> [What is being asked] Reproduce exactly the lines of the material beneath, from the line that contains "Write the Blender" to the line that contains "SIGN_THICKNESS = 0.05", both included, and no other lines.

> [Dataset rows]
[START]

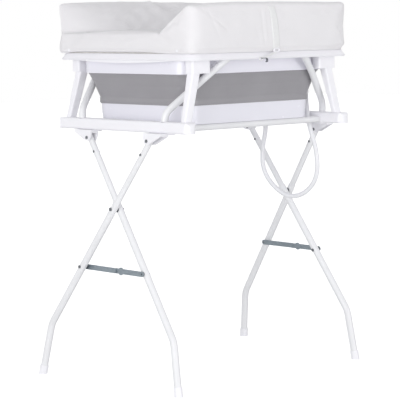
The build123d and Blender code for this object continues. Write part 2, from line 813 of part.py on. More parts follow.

[END]
[START]

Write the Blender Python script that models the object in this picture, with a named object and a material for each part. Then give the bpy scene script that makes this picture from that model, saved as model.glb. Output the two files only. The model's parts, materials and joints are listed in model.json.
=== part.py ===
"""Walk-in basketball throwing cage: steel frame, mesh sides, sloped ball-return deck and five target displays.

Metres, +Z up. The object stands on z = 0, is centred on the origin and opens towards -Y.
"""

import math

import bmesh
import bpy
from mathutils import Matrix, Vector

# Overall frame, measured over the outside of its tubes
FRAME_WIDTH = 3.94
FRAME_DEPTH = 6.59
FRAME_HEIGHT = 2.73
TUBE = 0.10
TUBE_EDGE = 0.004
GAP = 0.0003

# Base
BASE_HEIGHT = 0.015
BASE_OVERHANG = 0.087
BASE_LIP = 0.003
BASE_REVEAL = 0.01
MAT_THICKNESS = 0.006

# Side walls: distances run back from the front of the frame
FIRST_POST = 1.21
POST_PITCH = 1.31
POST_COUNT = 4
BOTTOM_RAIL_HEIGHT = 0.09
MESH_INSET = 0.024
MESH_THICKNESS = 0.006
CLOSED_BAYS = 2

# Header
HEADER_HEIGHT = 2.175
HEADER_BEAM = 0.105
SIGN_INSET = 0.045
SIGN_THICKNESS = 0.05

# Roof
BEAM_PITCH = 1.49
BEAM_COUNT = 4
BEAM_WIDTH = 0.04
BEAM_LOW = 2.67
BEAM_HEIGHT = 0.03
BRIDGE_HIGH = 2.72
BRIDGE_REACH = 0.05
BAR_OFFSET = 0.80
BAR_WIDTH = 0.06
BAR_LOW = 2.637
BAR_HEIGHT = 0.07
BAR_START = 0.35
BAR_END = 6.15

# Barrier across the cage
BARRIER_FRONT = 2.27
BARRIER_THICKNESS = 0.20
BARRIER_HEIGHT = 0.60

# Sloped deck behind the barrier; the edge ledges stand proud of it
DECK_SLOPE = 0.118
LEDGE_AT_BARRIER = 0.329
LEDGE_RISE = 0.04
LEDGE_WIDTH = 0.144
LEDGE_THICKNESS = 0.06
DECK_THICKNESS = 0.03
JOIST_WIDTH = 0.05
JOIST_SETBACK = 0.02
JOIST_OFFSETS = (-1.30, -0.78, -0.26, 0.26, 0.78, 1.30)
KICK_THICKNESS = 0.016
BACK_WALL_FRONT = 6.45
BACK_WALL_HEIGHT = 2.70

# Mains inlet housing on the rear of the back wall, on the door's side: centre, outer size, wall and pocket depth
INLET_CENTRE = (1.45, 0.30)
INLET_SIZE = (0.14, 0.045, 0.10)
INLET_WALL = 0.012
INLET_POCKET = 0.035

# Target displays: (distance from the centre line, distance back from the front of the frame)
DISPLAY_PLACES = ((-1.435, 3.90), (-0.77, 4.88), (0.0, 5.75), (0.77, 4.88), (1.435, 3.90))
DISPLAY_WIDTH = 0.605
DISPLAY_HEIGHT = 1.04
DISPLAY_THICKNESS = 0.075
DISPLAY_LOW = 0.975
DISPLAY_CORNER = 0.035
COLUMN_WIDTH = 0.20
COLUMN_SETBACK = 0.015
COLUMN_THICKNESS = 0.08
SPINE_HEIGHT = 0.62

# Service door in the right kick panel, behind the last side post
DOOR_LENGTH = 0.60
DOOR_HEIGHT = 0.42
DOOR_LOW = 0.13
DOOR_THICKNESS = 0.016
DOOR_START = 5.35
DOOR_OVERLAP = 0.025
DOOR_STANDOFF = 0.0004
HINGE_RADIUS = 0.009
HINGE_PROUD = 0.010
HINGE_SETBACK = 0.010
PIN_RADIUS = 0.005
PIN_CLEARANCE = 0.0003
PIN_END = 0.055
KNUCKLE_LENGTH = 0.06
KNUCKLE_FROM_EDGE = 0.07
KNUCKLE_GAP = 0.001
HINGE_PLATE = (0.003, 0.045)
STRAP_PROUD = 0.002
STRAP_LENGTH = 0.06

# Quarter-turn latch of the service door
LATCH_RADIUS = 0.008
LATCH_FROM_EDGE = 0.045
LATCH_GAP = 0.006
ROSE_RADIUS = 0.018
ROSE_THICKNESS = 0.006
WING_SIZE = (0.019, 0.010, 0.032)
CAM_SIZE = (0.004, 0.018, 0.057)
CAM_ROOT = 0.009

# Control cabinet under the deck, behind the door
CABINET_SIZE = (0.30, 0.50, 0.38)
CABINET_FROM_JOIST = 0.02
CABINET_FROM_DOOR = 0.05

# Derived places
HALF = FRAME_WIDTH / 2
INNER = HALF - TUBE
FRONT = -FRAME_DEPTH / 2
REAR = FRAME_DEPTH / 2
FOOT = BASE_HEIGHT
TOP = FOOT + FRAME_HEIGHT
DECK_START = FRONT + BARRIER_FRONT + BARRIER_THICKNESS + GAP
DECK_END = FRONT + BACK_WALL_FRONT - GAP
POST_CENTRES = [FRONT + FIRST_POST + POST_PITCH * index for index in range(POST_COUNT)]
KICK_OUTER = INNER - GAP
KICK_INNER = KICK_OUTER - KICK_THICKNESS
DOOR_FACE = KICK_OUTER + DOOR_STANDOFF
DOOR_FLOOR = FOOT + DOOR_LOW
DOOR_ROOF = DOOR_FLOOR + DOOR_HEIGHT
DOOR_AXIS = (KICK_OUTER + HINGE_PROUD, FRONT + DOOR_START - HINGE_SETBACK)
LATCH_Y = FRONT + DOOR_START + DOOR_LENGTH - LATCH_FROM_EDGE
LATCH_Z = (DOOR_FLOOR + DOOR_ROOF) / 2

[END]
[START]

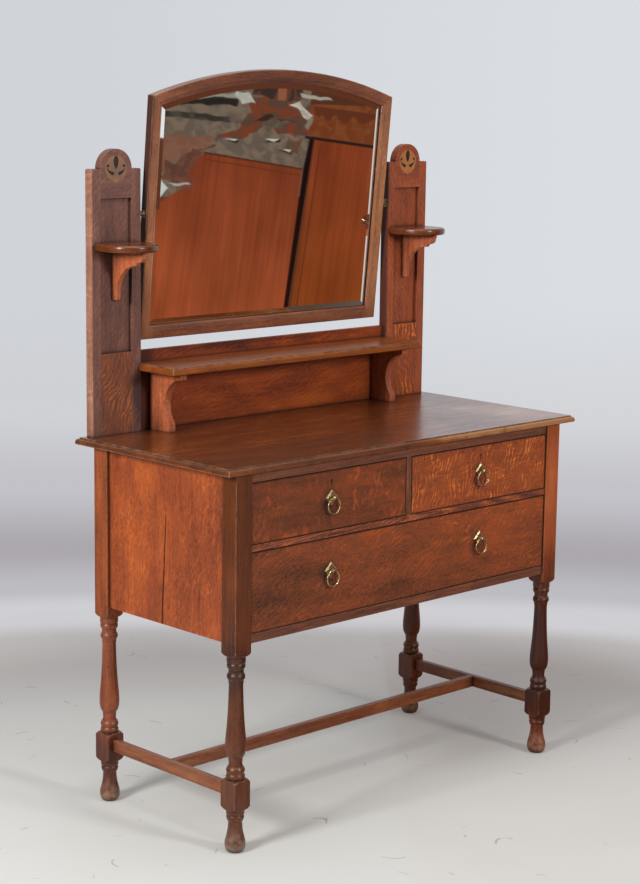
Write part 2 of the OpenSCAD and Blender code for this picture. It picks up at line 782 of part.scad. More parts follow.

[END]

> [Response to this task]
Write the Blender Python script that models the object in this picture, with a named object and a material for each part. Then give the bpy scene script that makes this picture from that model, saved as model.glb. Output the two files only. The model's parts, materials and joints are listed in model.json.
=== part.py ===
"""Walk-in basketball throwing cage: steel frame, mesh sides, sloped ball-return deck and five target displays.

Metres, +Z up. The object stands on z = 0, is centred on the origin and opens towards -Y.
"""

import math

import bmesh
import bpy
from mathutils import Matrix, Vector

# Overall frame, measured over the outside of its tubes
FRAME_WIDTH = 3.94
FRAME_DEPTH = 6.59
FRAME_HEIGHT = 2.73
TUBE = 0.10
TUBE_EDGE = 0.004
GAP = 0.0003

# Base
BASE_HEIGHT = 0.015
BASE_OVERHANG = 0.087
BASE_LIP = 0.003
BASE_REVEAL = 0.01
MAT_THICKNESS = 0.006

# Side walls: distances run back from the front of the frame
FIRST_POST = 1.21
POST_PITCH = 1.31
POST_COUNT = 4
BOTTOM_RAIL_HEIGHT = 0.09
MESH_INSET = 0.024
MESH_THICKNESS = 0.006
CLOSED_BAYS = 2

# Header
HEADER_HEIGHT = 2.175
HEADER_BEAM = 0.105
SIGN_INSET = 0.045
SIGN_THICKNESS = 0.05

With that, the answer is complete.